Work to complete
Without altering anything, repeat each of the records.

::::::::::

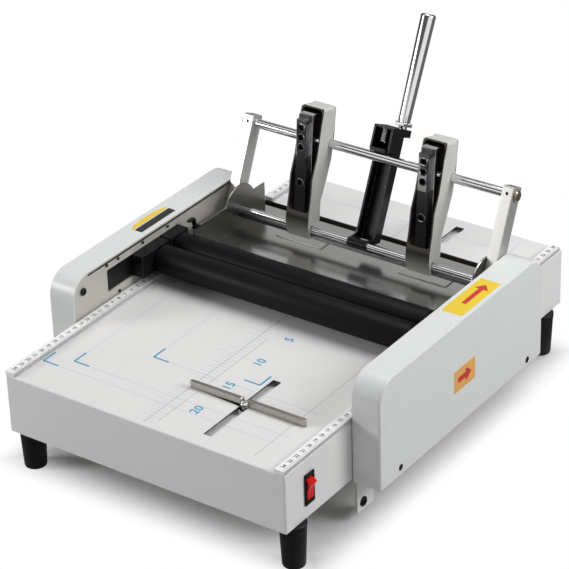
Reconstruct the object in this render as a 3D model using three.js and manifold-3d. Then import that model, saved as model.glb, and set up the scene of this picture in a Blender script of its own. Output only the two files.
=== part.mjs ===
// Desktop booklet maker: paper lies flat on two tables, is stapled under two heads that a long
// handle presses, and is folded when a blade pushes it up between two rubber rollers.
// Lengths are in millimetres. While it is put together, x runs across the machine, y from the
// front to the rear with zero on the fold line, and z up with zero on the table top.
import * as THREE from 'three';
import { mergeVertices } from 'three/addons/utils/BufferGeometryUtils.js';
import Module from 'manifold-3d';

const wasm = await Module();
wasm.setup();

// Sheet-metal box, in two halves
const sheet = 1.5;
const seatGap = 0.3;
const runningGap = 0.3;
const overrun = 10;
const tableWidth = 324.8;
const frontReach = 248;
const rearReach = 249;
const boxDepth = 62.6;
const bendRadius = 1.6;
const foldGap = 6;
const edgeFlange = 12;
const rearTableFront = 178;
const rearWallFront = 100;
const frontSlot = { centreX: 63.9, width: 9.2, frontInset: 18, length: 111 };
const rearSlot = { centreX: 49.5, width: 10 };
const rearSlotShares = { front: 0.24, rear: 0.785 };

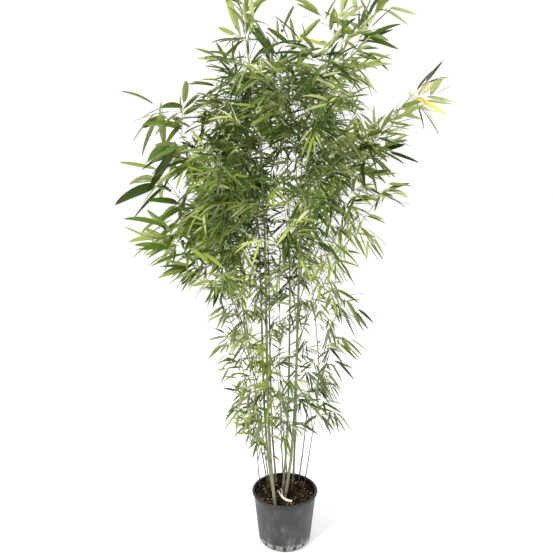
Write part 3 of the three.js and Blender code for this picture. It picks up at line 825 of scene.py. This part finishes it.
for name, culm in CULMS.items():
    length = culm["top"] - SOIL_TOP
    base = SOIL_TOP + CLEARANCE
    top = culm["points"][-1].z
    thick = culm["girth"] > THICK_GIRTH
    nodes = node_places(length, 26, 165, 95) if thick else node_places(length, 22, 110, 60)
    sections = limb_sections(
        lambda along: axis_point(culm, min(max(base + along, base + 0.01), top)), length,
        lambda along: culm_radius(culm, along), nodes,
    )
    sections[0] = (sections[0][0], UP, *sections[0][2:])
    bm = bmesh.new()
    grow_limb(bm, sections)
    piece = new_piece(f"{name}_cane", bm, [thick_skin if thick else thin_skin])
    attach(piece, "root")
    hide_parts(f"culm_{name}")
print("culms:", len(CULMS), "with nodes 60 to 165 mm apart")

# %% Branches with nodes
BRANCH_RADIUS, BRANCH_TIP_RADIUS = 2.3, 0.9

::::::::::

Correct output
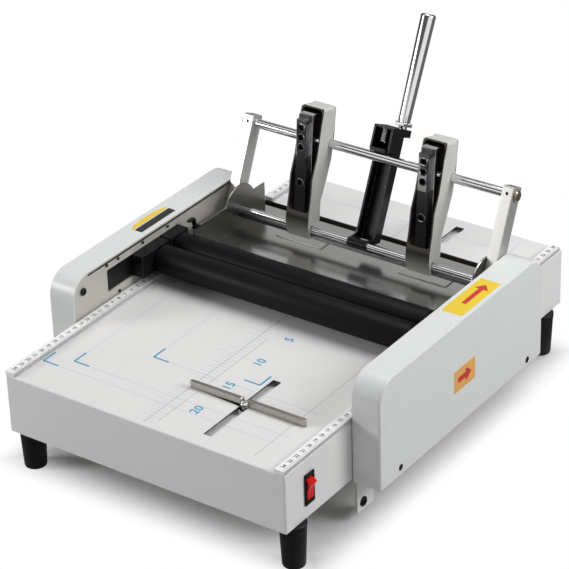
Reconstruct the object in this render as a 3D model using three.js and manifold-3d. Then import that model, saved as model.glb, and set up the scene of this picture in a Blender script of its own. Output only the two files.
=== part.mjs ===
// Desktop booklet maker: paper lies flat on two tables, is stapled under two heads that a long
// handle presses, and is folded when a blade pushes it up between two rubber rollers.
// Lengths are in millimetres. While it is put together, x runs across the machine, y from the
// front to the rear with zero on the fold line, and z up with zero on the table top.
import * as THREE from 'three';
import { mergeVertices } from 'three/addons/utils/BufferGeometryUtils.js';
import Module from 'manifold-3d';

const wasm = await Module();
wasm.setup();

// Sheet-metal box, in two halves
const sheet = 1.5;
const seatGap = 0.3;
const runningGap = 0.3;
const overrun = 10;
const tableWidth = 324.8;
const frontReach = 248;
const rearReach = 249;
const boxDepth = 62.6;
const bendRadius = 1.6;
const foldGap = 6;
const edgeFlange = 12;
const rearTableFront = 178;
const rearWallFront = 100;
const frontSlot = { centreX: 63.9, width: 9.2, frontInset: 18, length: 111 };
const rearSlot = { centreX: 49.5, width: 10 };
const rearSlotShares = { front: 0.24, rear: 0.785 };

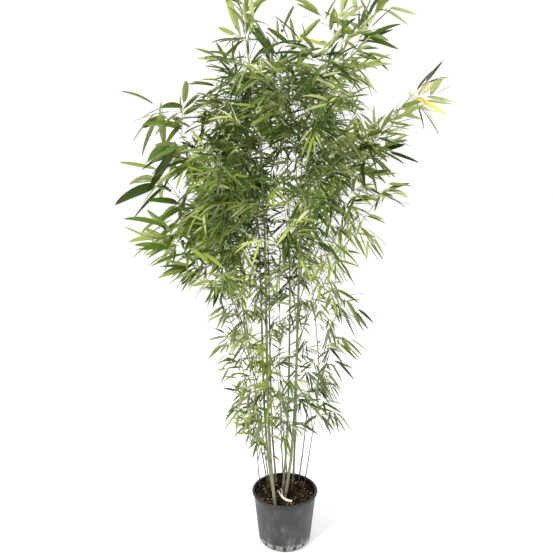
Write part 3 of the three.js and Blender code for this picture. It picks up at line 825 of scene.py. This part finishes it.
for name, culm in CULMS.items():
    length = culm["top"] - SOIL_TOP
    base = SOIL_TOP + CLEARANCE
    top = culm["points"][-1].z
    thick = culm["girth"] > THICK_GIRTH
    nodes = node_places(length, 26, 165, 95) if thick else node_places(length, 22, 110, 60)
    sections = limb_sections(
        lambda along: axis_point(culm, min(max(base + along, base + 0.01), top)), length,
        lambda along: culm_radius(culm, along), nodes,
    )
    sections[0] = (sections[0][0], UP, *sections[0][2:])
    bm = bmesh.new()
    grow_limb(bm, sections)
    piece = new_piece(f"{name}_cane", bm, [thick_skin if thick else thin_skin])
    attach(piece, "root")
    hide_parts(f"culm_{name}")
print("culms:", len(CULMS), "with nodes 60 to 165 mm apart")

# %% Branches with nodes
BRANCH_RADIUS, BRANCH_TIP_RADIUS = 2.3, 0.9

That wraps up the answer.